- _WORK TO BE COMPLETED_
Quote the lines exactly, starting with the line that contains "Turn this picture" and ending with the line that contains "on the floor.", and leave out all other lines.

- _RECORD EXCERPTS_
——

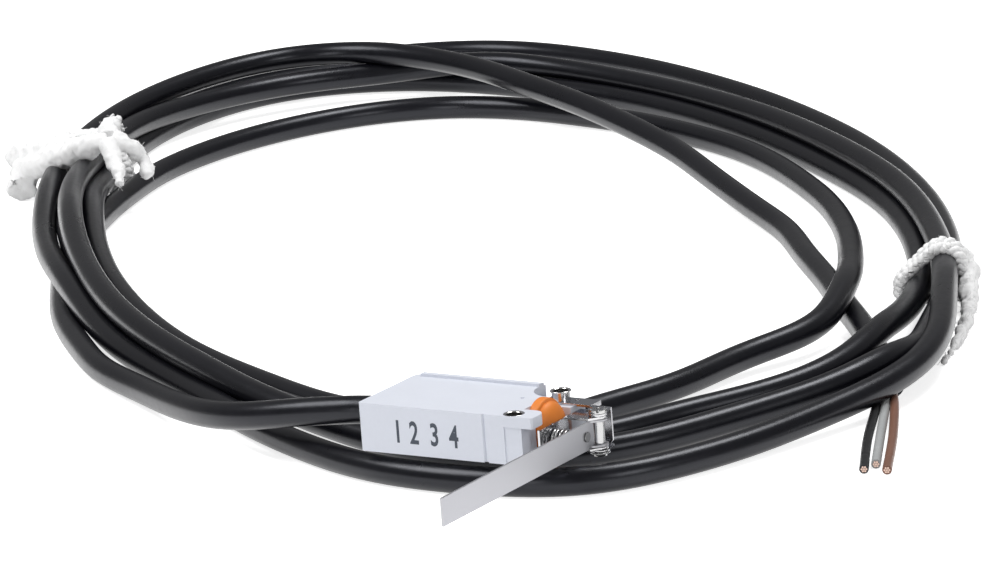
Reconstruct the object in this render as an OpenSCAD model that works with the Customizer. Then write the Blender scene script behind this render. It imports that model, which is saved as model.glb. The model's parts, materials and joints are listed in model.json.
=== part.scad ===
// Sealed limit switch with a hinged lever, two eyelets and a pre-wired lead.
// The origin is the axis of the front mounting hole at the underside.
// X points towards the plunger, Y towards the back, Z up.

/* [Housing] */
// Distance between the two mounting holes
hole_pitch = 22.2; // [21.6:0.1:23.4]
// Distance from a mounting hole to the side of the housing
hole_edge = 2.9; // [2.8:0.1:3.8]
// Thickness of the housing
body_t = 12.3; // [12:0.1:13.5]
// Distance from the head groove back to the cable end
box_len = 36.2; // [35:0.1:42]
// Distance from the mounting holes back to the head groove
groove_back = 7.2; // [6.6:0.1:8.5]
// Distance from the mounting holes to the face behind the boot
boot_face = 0.5; // [0.2:0.1:0.8]
// Reach of the front lug's top plate ahead of the holes
nose = 6.8; // [6:0.1:7.6]
// Reach of the front lug below its top plate
lug_reach = 3.4; // [3:0.1:3.5]
// Reach of the rear lug ahead of the holes
rear_reach = 5; // [3.5:0.1:5.4]
// Side walls and floor of the tub
wall = 1.6; // [1.2:0.1:1.7]
// Thickness of the cover over the tub
cover_t = 1.2; // [0.9:0.1:1.4]
// Thickness of the cover over the front lug
plate_t = 2.8; // [2.4:0.1:2.9]
// Drop of the rear lug below the top face
rear_drop = 3.1; // [2.9:0.1:3.3]
// Radius of the cover's cut-out round the rear eyelet
rear_arc = 6.6; // [6.2:0.1:7]
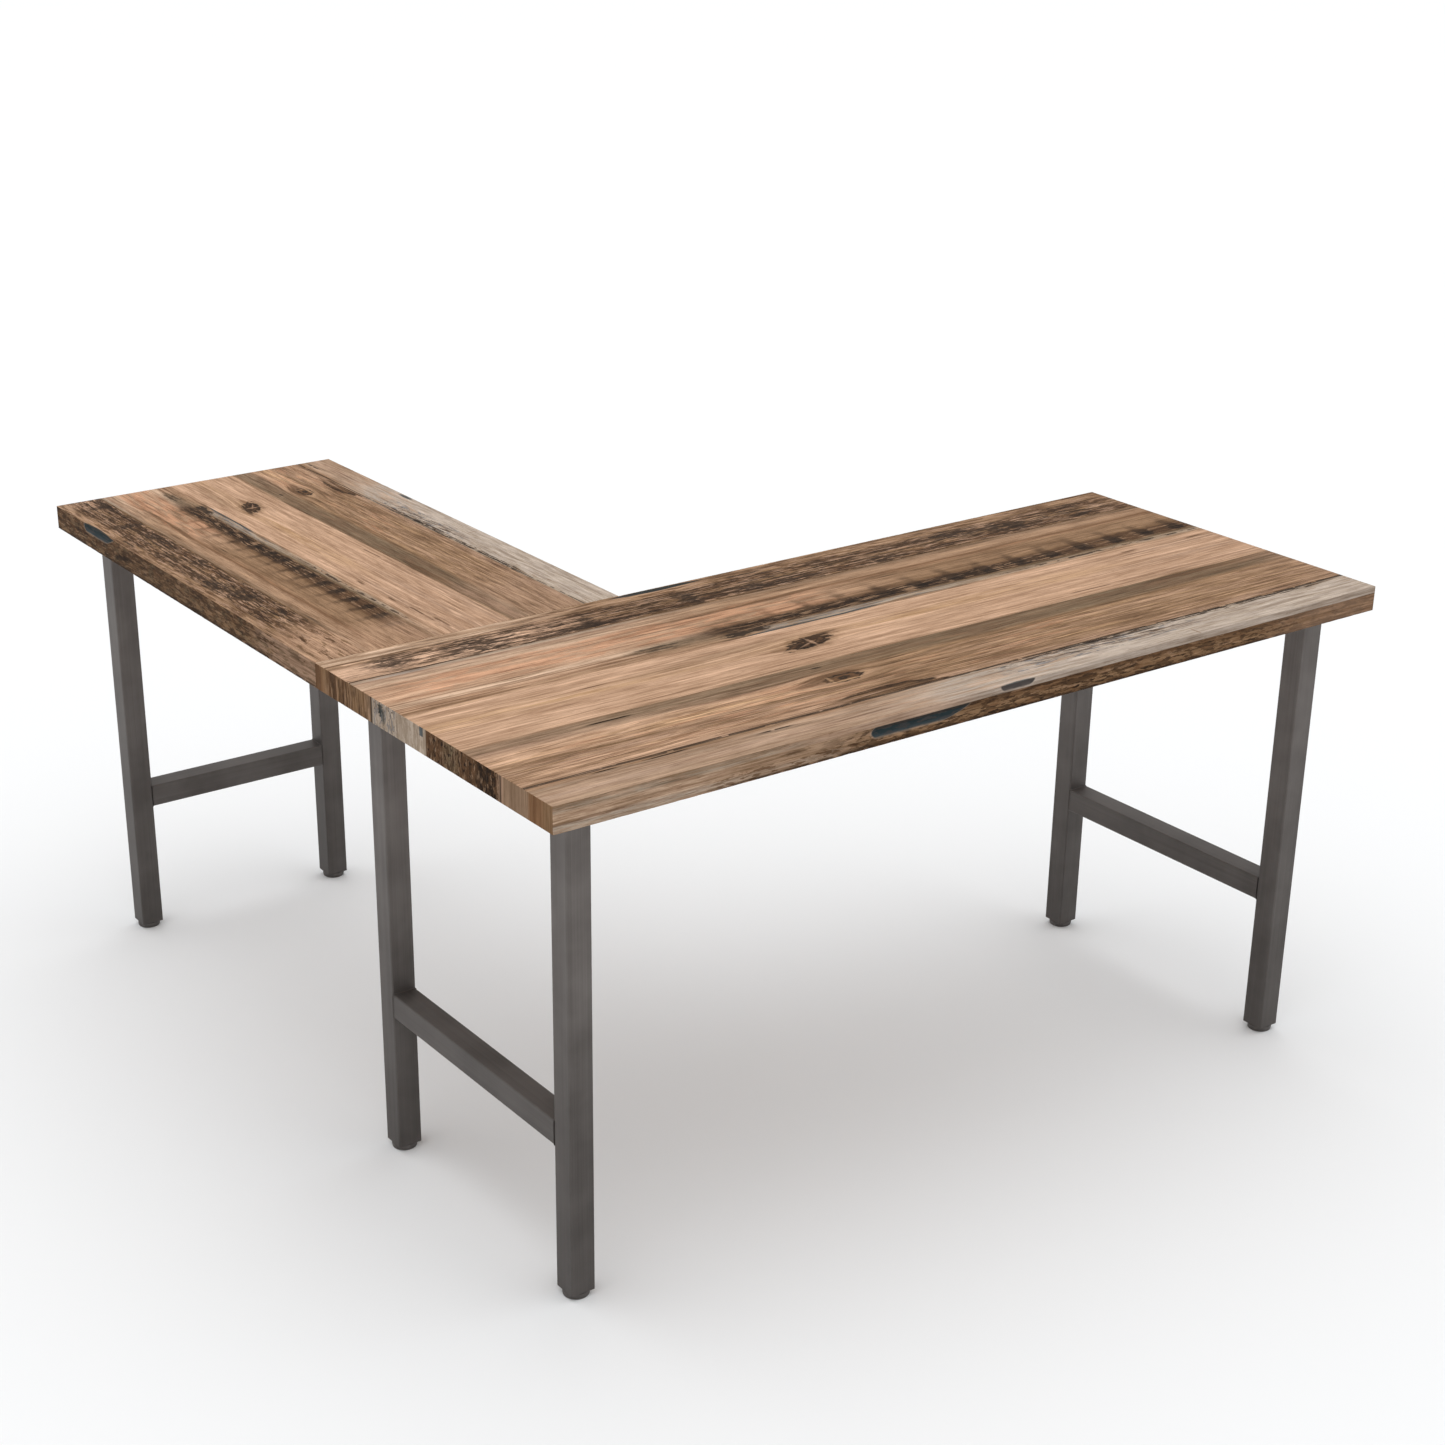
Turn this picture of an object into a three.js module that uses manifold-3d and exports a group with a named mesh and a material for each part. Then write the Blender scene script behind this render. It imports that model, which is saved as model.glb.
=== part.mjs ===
// Corner desk: a long main top and a shorter return top, both glued up from thick planks,
// carried by three welded frames of square steel tube with levelling feet.
//
// Millimetres, +Z up. X runs along the main top's front edge and Y from that edge towards
// the far end of the return. The origin is on the floor, under the middle of the outline.
// In the file, places are first given from the main top's front left corner, on the floor.

import * as THREE from 'three';
import { mergeVertices } from 'three/addons/utils/BufferGeometryUtils.js';
import Module from 'manifold-3d';

const wasm = await Module();
wasm.setup();

// ---- Driving dimensions ----

const DESK_HEIGHT = 762;
const TOP_THICKNESS = 38.1;
const MAIN_LENGTH = 1473.2;
const MAIN_DEPTH = 609.6;
const RETURN_LENGTH = 914.4;
const RETURN_WIDTH = 508;

// Plank widths: the main top from its front edge back, the return from its outer edge in.
// The last plank of each top takes what is left of the width.
const MAIN_PLANK_WIDTHS = [66, 149, 140, 153];
const RETURN_PLANK_WIDTHS = [79, 127, 114, 125];
const PLANK_EDGE_RADIUS = 1.2;

const TUBE_SIZE = 38.1;
const TUBE_WALL = 2;
const TUBE_CORNER_RADIUS = 2.4;
const LEG_INSET = 50.8;
const RAIL_TOP_HEIGHT = 266.7;

const BAR_THICKNESS = 6.35;
const BAR_INSET = 25.4;

const PLATE_LENGTH = 304.8;
const PLATE_WIDTH = 152.4;
const PLATE_SCREW_INSET = 38.1;

const FOOT_RADIUS = 19;
const FOOT_HEIGHT = 9.4;
const FOOT_CHAMFER = 0.8;
const FOOT_SOCKET_FLOOR = 4;
const STUD_RADIUS = 5;
const STUD_TOP_HEIGHT = 56;
const INSERT_LENGTH = 26;
const INSERT_FIN_COUNT = 3;
const INSERT_FIN_THICKNESS = 2;
const INSERT_BODY_CLEARANCE = 2;

const SCREW_LENGTH = 31.75;
const SCREW_HEAD_RADIUS = 4.8;
const SCREW_HEAD_DEPTH = 3;
const SCREW_SHANK_RADIUS = 2.4;
const SCREW_TIP_LENGTH = 7;
const SCREW_RECESS_SPAN = 5;
const SCREW_RECESS_WIDTH = 1.2;
const SCREW_RECESS_DEPTH = 2;
const BAR_SCREW_INSET = 38.1;

// Neighbouring pieces keep this much air between them.
const GAP = 0.3;
// Cutting tools reach this far past the face they open.
const OVERCUT = 1;
const ROUND_SEGMENTS = 24;
const SCREW_SEGMENTS = 12;
const CORNER_SEGMENTS = 3;

// ---- Heights that follow ----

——

- _REPLY TO THE EXERCISE_
Turn this picture of an object into a three.js module that uses manifold-3d and exports a group with a named mesh and a material for each part. Then write the Blender scene script behind this render. It imports that model, which is saved as model.glb.
=== part.mjs ===
// Corner desk: a long main top and a shorter return top, both glued up from thick planks,
// carried by three welded frames of square steel tube with levelling feet.
//
// Millimetres, +Z up. X runs along the main top's front edge and Y from that edge towards
// the far end of the return. The origin is on the floor, under the middle of the outline.
// In the file, places are first given from the main top's front left corner, on the floor.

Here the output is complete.